Robert Boers headed up the company during 2009, but this year brought on John Pritchard as CEO so Boers could focus on the tasks of being the firm’s CTO. In the wake of the company’s announcement about Zelus at the recent HP Technology Forum, we interviewed the pair via Skype, bridging the gap between Texas and their Swiss headquarters -- even as the company works out details to bridge what will be an 8-year gap in 3000 manufacture when Zelus goes on the market next year.
Your press statement on Zelus says the product “ensures continuity after the phase-out program of the HP 3000 hardware.” Do you believe that’s how your customers will view the situation: phasing out the 3000?
Pritchard: For people who have mission-critical legacy systems, they believe all of their hardware are on life support. What we’re offering is to shift their focus away from worrying about hardware maintenance to giving them a software platform life that is independent of a hardware platform.
When it ships next year, will this product bridge the gap between 3000 hardware last built in 2003 and the newer technologies such as iSCSI?
Boers: Things like iSCSI will work out of the box. We do that for our VAX and Alpha emulation routinely, because iSCSI is elegant and useful. You tell Windows to create a virtual disk which is an iSCSI disk. You can tell the emulator that this virtual device is your SCSI drive. You can map to new hardware, so if you have serial ports, for example, you can map them to an Ethernet-based remote serial multiplexer. Most of this stuff is mapped standards.
So does that mean that the controlling environment for the emulator will be Windows?
Boers: It can be anything. For the time being, we typically develop under Windows 64 bits. But we provide these products under Linux as well. The customer only sees MPE. Basically, these things behave as virtual clients. From a usage point of view, you don’t have to know where they run. In Linux, we remove what we want, so you have something that runs on the footprint of VMWare. But for all of these choices, we need to know more about what the customer is looking for.
Pritchard: One of the purposes of this announcement to start to invite a dialog with the community. We want to select a few sponsor companies who’ll say, “Here’s my application, I want to be one of the first to migrate. Here’s my configuration, and here’s what I need.” We want to focus our development team on just a few specific customer applications.

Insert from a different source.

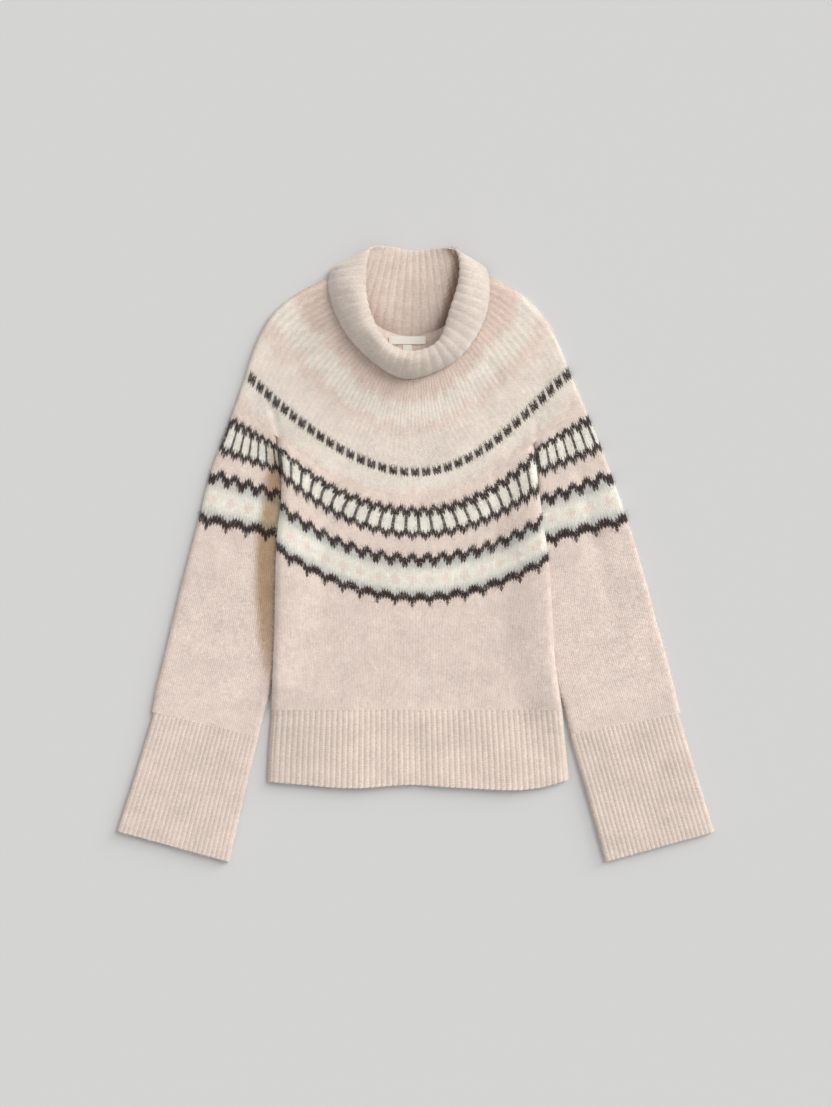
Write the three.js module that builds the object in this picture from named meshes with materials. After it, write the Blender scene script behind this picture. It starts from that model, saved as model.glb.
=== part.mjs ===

We’ve gotten far enough in our prototyping to know that it really works, and what we need is a lot more market feedback and a couple of sponsor customers to work with, to get a few successes under our belts.
What is being a sponsor customer going to look like?
Pritchard: We’ll select a couple of companies that will give us complete access to their environment for their 3000 application. The customers we’re looking for in early adopters should be lower-risk environments.
Boers: Let me give you a couple of examples. In dealing with Hewlett-Packard, the issue they had the most difficulty with was the whole physical licensing process, their hardware-enforced licensing mechanism. They have given us two device ID strings which we can use in out emulators, a low- and a high-end machine.
The other issue is something that HP is washing it’s hands of: Unlike physical hardware, you can run this emulator on a number of different platforms with different performances. A lot of the third party licensing is based on performance. If we don’t do anything, then there’s no performance information there. I want to know from the third party software providers if that’s okay, or what we can do technically with ease, provide information about relative system performance [of the emulator.]
We can emulate a system ID string as a standard. Every time you install an emulator you buy another license key. Whether to some extent software vendors want to link to that.
We addressed this a couple years ago, when we did our first attempt. I didn’t really get information in that area — except for comments that it should really be HP, as part of their software transfer licenses [of MPE/iX] who should take care of that. But obviously, HP is pretty much out of the game by now.